- What is expected -
Reproduce every entry exactly, without alteration.

- Stored rows -
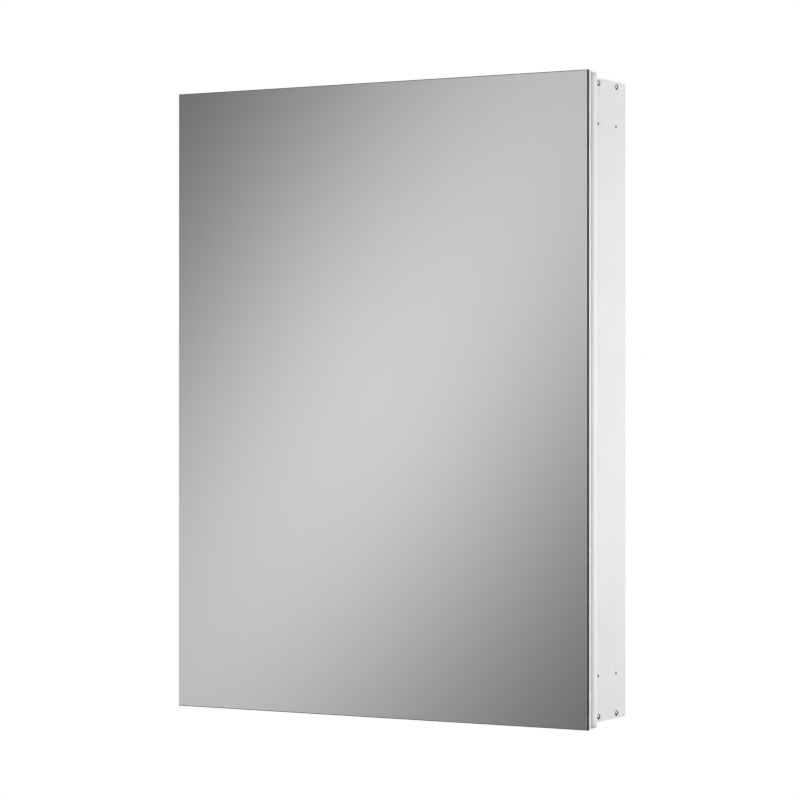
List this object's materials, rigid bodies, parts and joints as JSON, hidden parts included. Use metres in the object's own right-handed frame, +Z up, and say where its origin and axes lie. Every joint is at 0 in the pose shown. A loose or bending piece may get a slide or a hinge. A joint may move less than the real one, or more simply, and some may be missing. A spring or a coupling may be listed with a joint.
{
  "type": "mirror cabinet",
  "caption": "Wall-hung medicine cabinet with a frameless mirror door on a continuous hinge, magnetic catches, glass shelves on sliding clips and an extruded white case.",
  "frame": {"origin": "centre of the case's flat back face, on the wall", "axes": "+X to the right for someone facing the mirror, +Y out of the back into the wall, +Z up; the mirror faces -Y"},
  "size_m": [0.492, 0.0973, 0.66],
  "materials": {
    "mirror": "silvered float glass with a fine polished arris",
    "white_coated_aluminium": "satin white powder coat on extruded aluminium",
    "white_coated_sheet": "satin white coated aluminium sheet",
    "white_coated_frame": "satin white powder coat on a crowned aluminium extrusion",
    "white_backing": "satin white panel edge",
    "white_inner_panel": "satin white foam-core sheet",
    "shelf_glass": "clear float glass with polished edges",
    "clip_metal": "satin anodised",
    "bright_screw_steel": "bright nickel-plated dome",
    "screw_steel": "zinc-plated",
    "zinc_steel": "zinc-plated strip",
    "hinge_steel": "brushed stainless steel",
    "pin_steel": "drawn stainless wire",
    "catch_plastic": "white moulded plastic",
    "magnet": "dark sintered ferrite",
    "pole_steel": "zinc-plated",
    "strike_steel": "nickel-plated",
    "bumper_rubber": "soft translucent dome",
    "key_aluminium": "cast, plain"
  },
  "bodies": {
    "cabinet": {"back_panel": "white_coated_sheet", "back_screws": "screw_steel", "bottom_panel": "white_coated_aluminium", "catch_body_lower": "catch_plastic", "catch_body_upper": "catch_plastic", "catch_magnet_lower": "magnet", "catch_magnet_upper": "magnet", "catch_poles_lower": "pole_steel", "catch_poles_upper": "pole_steel", "catch_screws": "screw_steel", "clip_screws_lower": "screw_steel", "clip_screws_middle": "screw_steel", "clip_screws_upper": "screw_steel", "corner_screws": "bright_screw_steel", "door_bumpers": "bumper_rubber", "fixing_rail_lower": "zinc_steel", "fixing_rail_upper": "zinc_steel", "hinge_leaf_case": "hinge_steel", "hinge_pin": "pin_steel", "hinge_screws_case": "screw_steel", "shelf_clips_lower": "clip_metal", "shelf_clips_middle": "clip_metal", "shelf_clips_upper": "clip_metal", "shelf_lower": "shelf_glass", "shelf_middle": "shelf_glass", "shelf_upper": "shelf_glass", "side_panel_left": "white_coated_aluminium", "side_panel_right": "white_coated_aluminium", "top_panel": "white_coated_aluminium"},
    "door": {"mirror_glass": "mirror", "door_backing": "white_backing", "door_stile_hinge": "white_coated_frame", "door_stile_latch": "white_coated_frame", "door_rail_top": "white_coated_frame", "door_rail_bottom": "white_coated_frame", "door_corner_keys": "key_aluminium", "door_inner_panel": "white_inner_panel", "hinge_leaf_door": "hinge_steel", "hinge_screws_door": "screw_steel", "strike_plate_upper": "strike_steel", "strike_plate_lower": "strike_steel", "strike_screws": "screw_steel"}
  },
  "joints": [
    {"name": "door_hinge", "type": "hinge", "parent": "cabinet", "child": "door", "pos_m": [-0.2434, -0.071, 0], "axis": [0, 0, -1], "range_deg": [0, 170]}
  ]
}
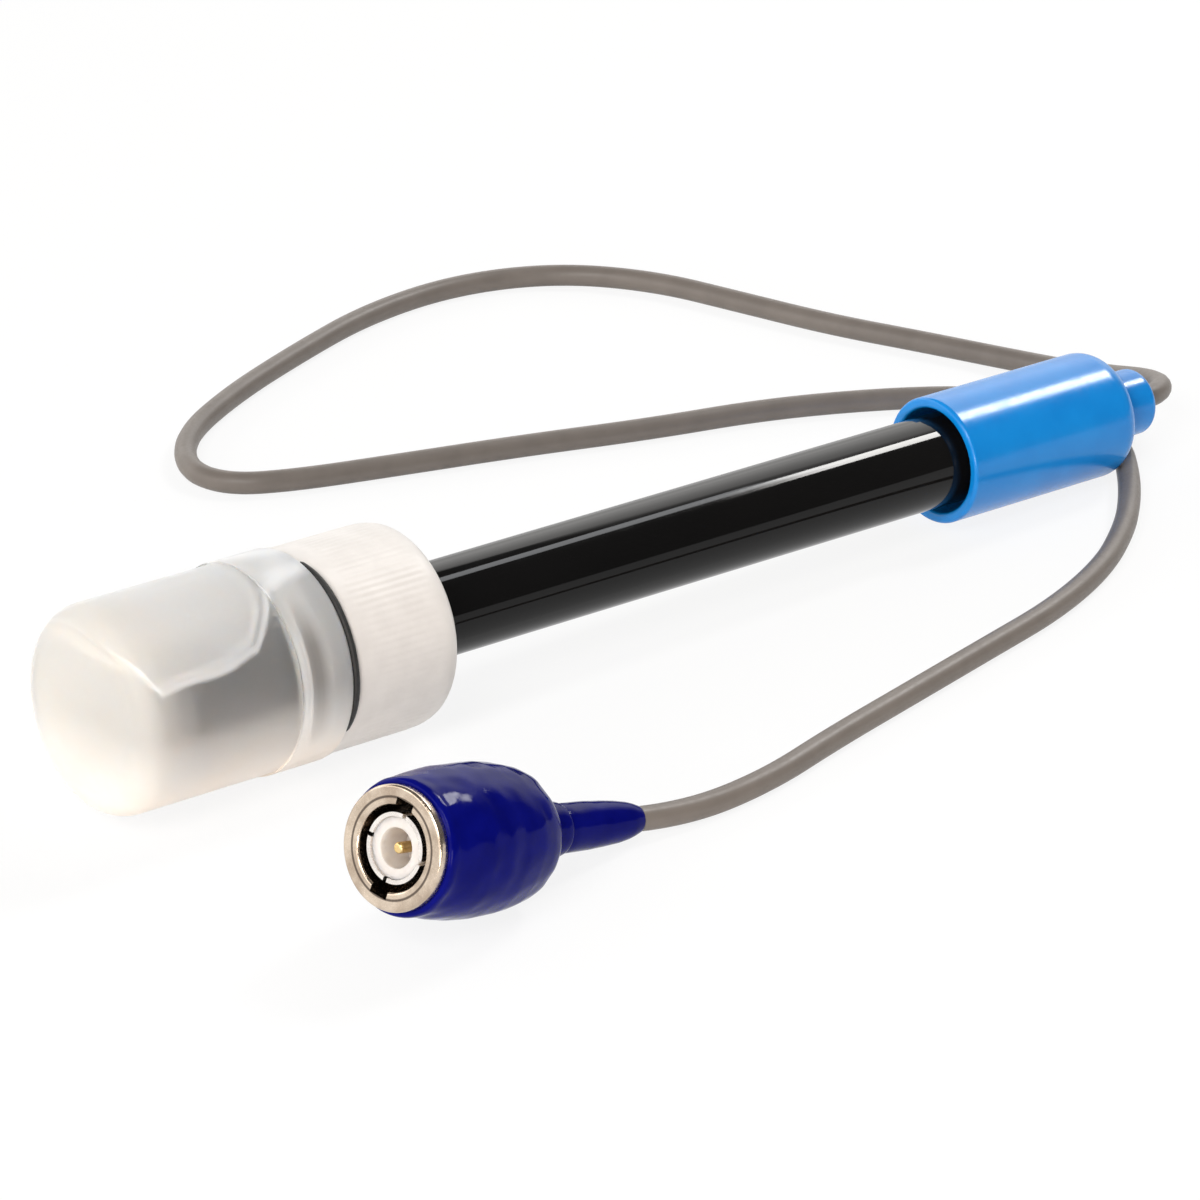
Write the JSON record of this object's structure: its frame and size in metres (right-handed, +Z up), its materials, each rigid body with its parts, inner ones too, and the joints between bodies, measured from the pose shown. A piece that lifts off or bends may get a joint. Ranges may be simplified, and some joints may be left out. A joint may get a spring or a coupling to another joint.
{
  "type": "ph electrode",
  "caption": "Combination pH electrode with a storage bottle on its tip, a moulded head and a thin coaxial cable that ends in a bayonet plug with a rubber grip.",
  "frame": {"origin": "on the bench, below the middle of the probe and its bottle", "axes": "+X runs along the probe from the bottle to the cable, +Z is up from the bench, +Y is square to both"},
  "size_m": [0.1828, 0.1627, 0.0273],
  "materials": {
    "black_epoxy": "glossy",
    "clear_glass": "clear",
    "silver": "satin",
    "potting": "matt",
    "ceramic": "matt",
    "blue_plastic": "glossy",
    "frosted_plastic": "frosted",
    "white_plastic": "satin",
    "black_rubber": "matt",
    "blue_rubber": "satin",
    "nickel": "polished",
    "bronze": "satin",
    "spring_steel": "satin",
    "white_fluoropolymer": "satin",
    "gold": "polished",
    "grey_jacket": "satin",
    "copper": "satin"
  },
  "bodies": {
    "electrode": {"shaft": "black_epoxy", "glass_stem": "clear_glass", "measuring_wire": "silver", "reference_wire": "silver", "tip_seal": "potting", "reference_junction": "ceramic", "stem_stopper": "black_rubber", "potting_plug": "potting", "head_cap": "blue_plastic", "cable_core": "copper", "shield_lead": "copper", "cable": "grey_jacket", "strain_relief": "blue_rubber", "plug_body": "nickel", "plug_gasket": "black_rubber", "insulator": "white_fluoropolymer", "centre_pin": "gold", "plug_core": "copper", "crimp_ferrule": "nickel", "spring_washer": "spring_steel"},
    "bottle_ring": {"seal_ring": "black_rubber"},
    "bottle_cap": {"screw_cap": "white_plastic"},
    "bottle_gasket": {"vial_gasket": "black_rubber"},
    "bottle": {"vial": "frosted_plastic"},
    "nut_ring": {"slip_ring": "bronze"},
    "nut": {"coupling_nut": "nickel", "plug_grip": "blue_rubber"}
  },
  "joints": [
    {"name": "bottle_pull", "type": "slide", "parent": "electrode", "child": "bottle_ring", "axis": [-0.9993, 0, 0.0382], "range_m": [0, 0.075]},
    {"name": "cap_turn", "type": "hinge", "parent": "bottle_ring", "child": "bottle_cap", "pos_m": [-0.042, 0, 0.01286], "axis": [-0.9993, 0, 0.0382], "continuous": true},
    {"name": "vial_travel", "type": "slide", "parent": "bottle_cap", "child": "bottle_gasket", "axis": [-0.9993, 0, 0.0382], "range_m": [0, 0.0046]},
    {"name": "vial_turn", "type": "hinge", "parent": "bottle_gasket", "child": "bottle", "pos_m": [-0.05544, 0, 0.01338], "axis": [-0.9993, 0, 0.0382], "range_deg": [0, 540]},
    {"name": "nut_slide", "type": "slide", "parent": "electrode", "child": "nut_ring", "axis": [-0.9461, -0.1617, 0.2807], "range_m": [0, 0.0012], "stiffness_N_per_m": 3000, "deforming": ["spring_washer"]},
    {"name": "nut_turn", "type": "hinge", "parent": "nut_ring", "child": "nut", "pos_m": [-0.06656, -0.04726, 0.0099], "axis": [-0.9461, -0.1617, 0.2807], "continuous": true}
  ],
  "couplings": [
    {"joint": "vial_travel", "follows": "vial_turn", "m_per_rad": 0.00047746}
  ]
}
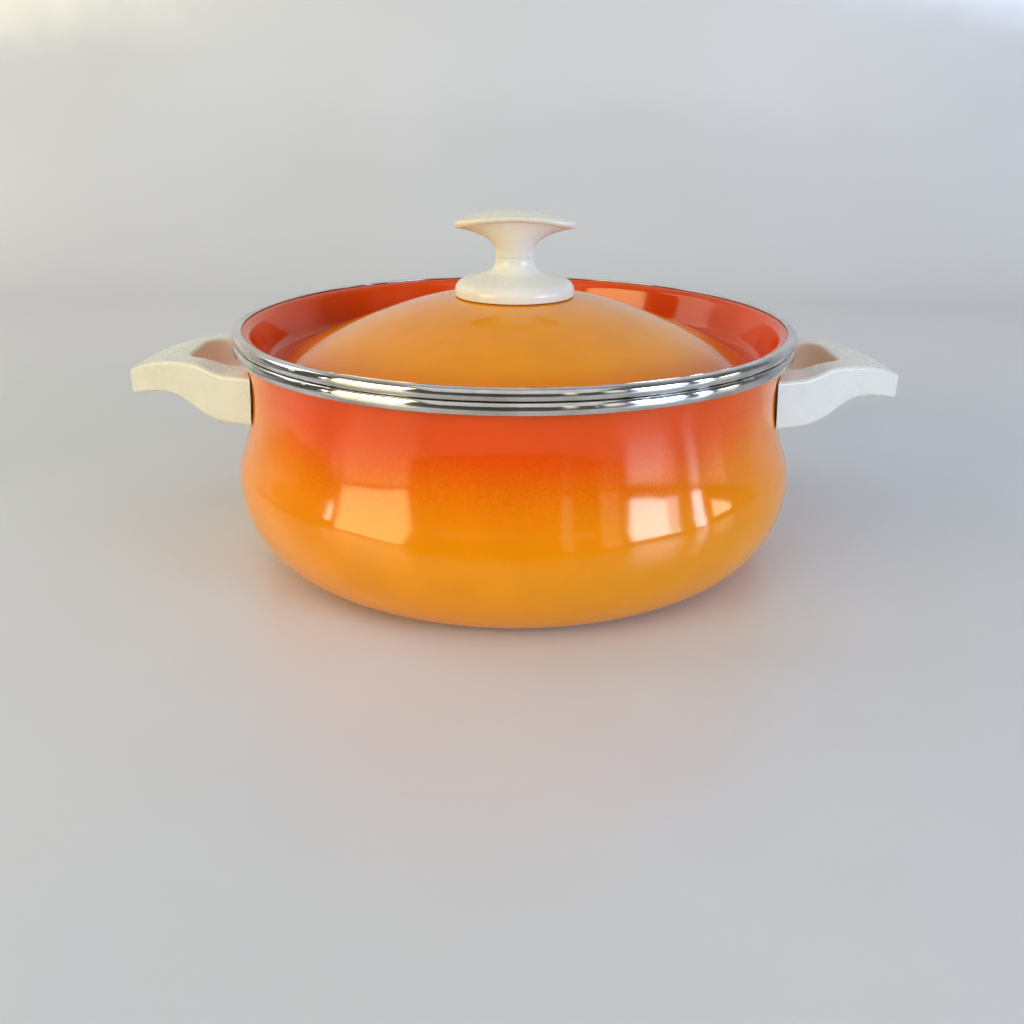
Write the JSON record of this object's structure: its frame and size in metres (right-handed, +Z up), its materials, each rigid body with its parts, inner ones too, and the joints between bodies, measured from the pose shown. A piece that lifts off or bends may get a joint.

- Final result -
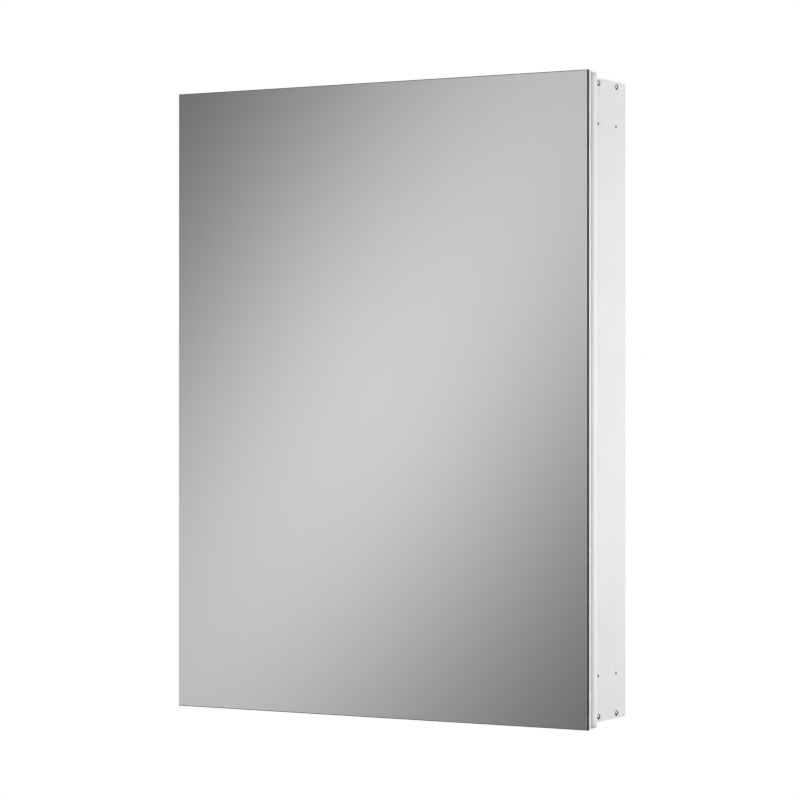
List this object's materials, rigid bodies, parts and joints as JSON, hidden parts included. Use metres in the object's own right-handed frame, +Z up, and say where its origin and axes lie. Every joint is at 0 in the pose shown. A loose or bending piece may get a slide or a hinge. A joint may move less than the real one, or more simply, and some may be missing. A spring or a coupling may be listed with a joint.
{
  "type": "mirror cabinet",
  "caption": "Wall-hung medicine cabinet with a frameless mirror door on a continuous hinge, magnetic catches, glass shelves on sliding clips and an extruded white case.",
  "frame": {"origin": "centre of the case's flat back face, on the wall", "axes": "+X to the right for someone facing the mirror, +Y out of the back into the wall, +Z up; the mirror faces -Y"},
  "size_m": [0.492, 0.0973, 0.66],
  "materials": {
    "mirror": "silvered float glass with a fine polished arris",
    "white_coated_aluminium": "satin white powder coat on extruded aluminium",
    "white_coated_sheet": "satin white coated aluminium sheet",
    "white_coated_frame": "satin white powder coat on a crowned aluminium extrusion",
    "white_backing": "satin white panel edge",
    "white_inner_panel": "satin white foam-core sheet",
    "shelf_glass": "clear float glass with polished edges",
    "clip_metal": "satin anodised",
    "bright_screw_steel": "bright nickel-plated dome",
    "screw_steel": "zinc-plated",
    "zinc_steel": "zinc-plated strip",
    "hinge_steel": "brushed stainless steel",
    "pin_steel": "drawn stainless wire",
    "catch_plastic": "white moulded plastic",
    "magnet": "dark sintered ferrite",
    "pole_steel": "zinc-plated",
    "strike_steel": "nickel-plated",
    "bumper_rubber": "soft translucent dome",
    "key_aluminium": "cast, plain"
  },
  "bodies": {
    "cabinet": {"back_panel": "white_coated_sheet", "back_screws": "screw_steel", "bottom_panel": "white_coated_aluminium", "catch_body_lower": "catch_plastic", "catch_body_upper": "catch_plastic", "catch_magnet_lower": "magnet", "catch_magnet_upper": "magnet", "catch_poles_lower": "pole_steel", "catch_poles_upper": "pole_steel", "catch_screws": "screw_steel", "clip_screws_lower": "screw_steel", "clip_screws_middle": "screw_steel", "clip_screws_upper": "screw_steel", "corner_screws": "bright_screw_steel", "door_bumpers": "bumper_rubber", "fixing_rail_lower": "zinc_steel", "fixing_rail_upper": "zinc_steel", "hinge_leaf_case": "hinge_steel", "hinge_pin": "pin_steel", "hinge_screws_case": "screw_steel", "shelf_clips_lower": "clip_metal", "shelf_clips_middle": "clip_metal", "shelf_clips_upper": "clip_metal", "shelf_lower": "shelf_glass", "shelf_middle": "shelf_glass", "shelf_upper": "shelf_glass", "side_panel_left": "white_coated_aluminium", "side_panel_right": "white_coated_aluminium", "top_panel": "white_coated_aluminium"},
    "door": {"mirror_glass": "mirror", "door_backing": "white_backing", "door_stile_hinge": "white_coated_frame", "door_stile_latch": "white_coated_frame", "door_rail_top": "white_coated_frame", "door_rail_bottom": "white_coated_frame", "door_corner_keys": "key_aluminium", "door_inner_panel": "white_inner_panel", "hinge_leaf_door": "hinge_steel", "hinge_screws_door": "screw_steel", "strike_plate_upper": "strike_steel", "strike_plate_lower": "strike_steel", "strike_screws": "screw_steel"}
  },
  "joints": [
    {"name": "door_hinge", "type": "hinge", "parent": "cabinet", "child": "door", "pos_m": [-0.2434, -0.071, 0], "axis": [0, 0, -1], "range_deg": [0, 170]}
  ]
}
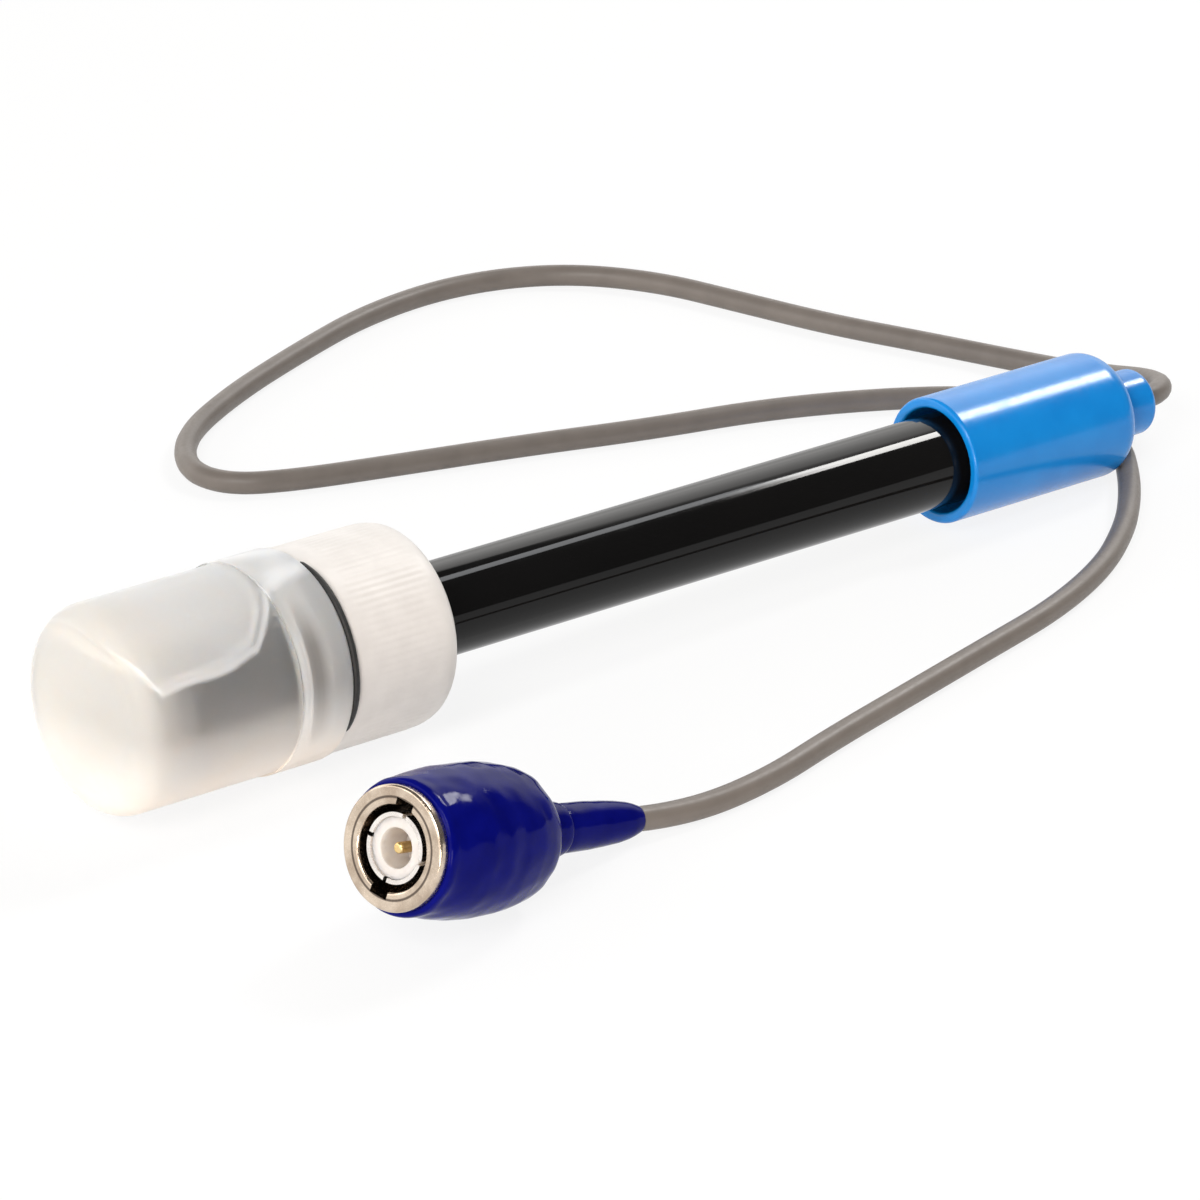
Write the JSON record of this object's structure: its frame and size in metres (right-handed, +Z up), its materials, each rigid body with its parts, inner ones too, and the joints between bodies, measured from the pose shown. A piece that lifts off or bends may get a joint. Ranges may be simplified, and some joints may be left out. A joint may get a spring or a coupling to another joint.
{
  "type": "ph electrode",
  "caption": "Combination pH electrode with a storage bottle on its tip, a moulded head and a thin coaxial cable that ends in a bayonet plug with a rubber grip.",
  "frame": {"origin": "on the bench, below the middle of the probe and its bottle", "axes": "+X runs along the probe from the bottle to the cable, +Z is up from the bench, +Y is square to both"},
  "size_m": [0.1828, 0.1627, 0.0273],
  "materials": {
    "black_epoxy": "glossy",
    "clear_glass": "clear",
    "silver": "satin",
    "potting": "matt",
    "ceramic": "matt",
    "blue_plastic": "glossy",
    "frosted_plastic": "frosted",
    "white_plastic": "satin",
    "black_rubber": "matt",
    "blue_rubber": "satin",
    "nickel": "polished",
    "bronze": "satin",
    "spring_steel": "satin",
    "white_fluoropolymer": "satin",
    "gold": "polished",
    "grey_jacket": "satin",
    "copper": "satin"
  },
  "bodies": {
    "electrode": {"shaft": "black_epoxy", "glass_stem": "clear_glass", "measuring_wire": "silver", "reference_wire": "silver", "tip_seal": "potting", "reference_junction": "ceramic", "stem_stopper": "black_rubber", "potting_plug": "potting", "head_cap": "blue_plastic", "cable_core": "copper", "shield_lead": "copper", "cable": "grey_jacket", "strain_relief": "blue_rubber", "plug_body": "nickel", "plug_gasket": "black_rubber", "insulator": "white_fluoropolymer", "centre_pin": "gold", "plug_core": "copper", "crimp_ferrule": "nickel", "spring_washer": "spring_steel"},
    "bottle_ring": {"seal_ring": "black_rubber"},
    "bottle_cap": {"screw_cap": "white_plastic"},
    "bottle_gasket": {"vial_gasket": "black_rubber"},
    "bottle": {"vial": "frosted_plastic"},
    "nut_ring": {"slip_ring": "bronze"},
    "nut": {"coupling_nut": "nickel", "plug_grip": "blue_rubber"}
  },
  "joints": [
    {"name": "bottle_pull", "type": "slide", "parent": "electrode", "child": "bottle_ring", "axis": [-0.9993, 0, 0.0382], "range_m": [0, 0.075]},
    {"name": "cap_turn", "type": "hinge", "parent": "bottle_ring", "child": "bottle_cap", "pos_m": [-0.042, 0, 0.01286], "axis": [-0.9993, 0, 0.0382], "continuous": true},
    {"name": "vial_travel", "type": "slide", "parent": "bottle_cap", "child": "bottle_gasket", "axis": [-0.9993, 0, 0.0382], "range_m": [0, 0.0046]},
    {"name": "vial_turn", "type": "hinge", "parent": "bottle_gasket", "child": "bottle", "pos_m": [-0.05544, 0, 0.01338], "axis": [-0.9993, 0, 0.0382], "range_deg": [0, 540]},
    {"name": "nut_slide", "type": "slide", "parent": "electrode", "child": "nut_ring", "axis": [-0.9461, -0.1617, 0.2807], "range_m": [0, 0.0012], "stiffness_N_per_m": 3000, "deforming": ["spring_washer"]},
    {"name": "nut_turn", "type": "hinge", "parent": "nut_ring", "child": "nut", "pos_m": [-0.06656, -0.04726, 0.0099], "axis": [-0.9461, -0.1617, 0.2807], "continuous": true}
  ],
  "couplings": [
    {"joint": "vial_travel", "follows": "vial_turn", "m_per_rad": 0.00047746}
  ]
}
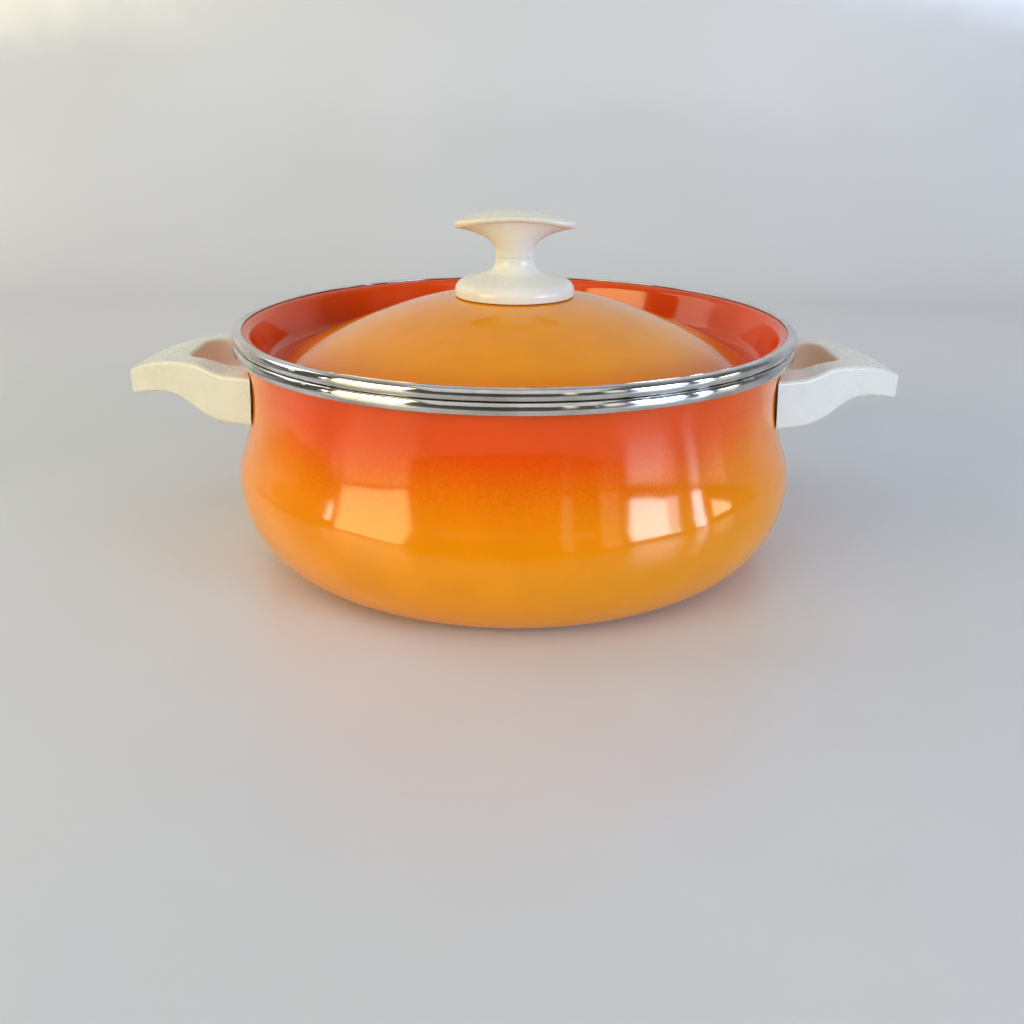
Write the JSON record of this object's structure: its frame and size in metres (right-handed, +Z up), its materials, each rigid body with its parts, inner ones too, and the joints between bodies, measured from the pose shown. A piece that lifts off or bends may get a joint.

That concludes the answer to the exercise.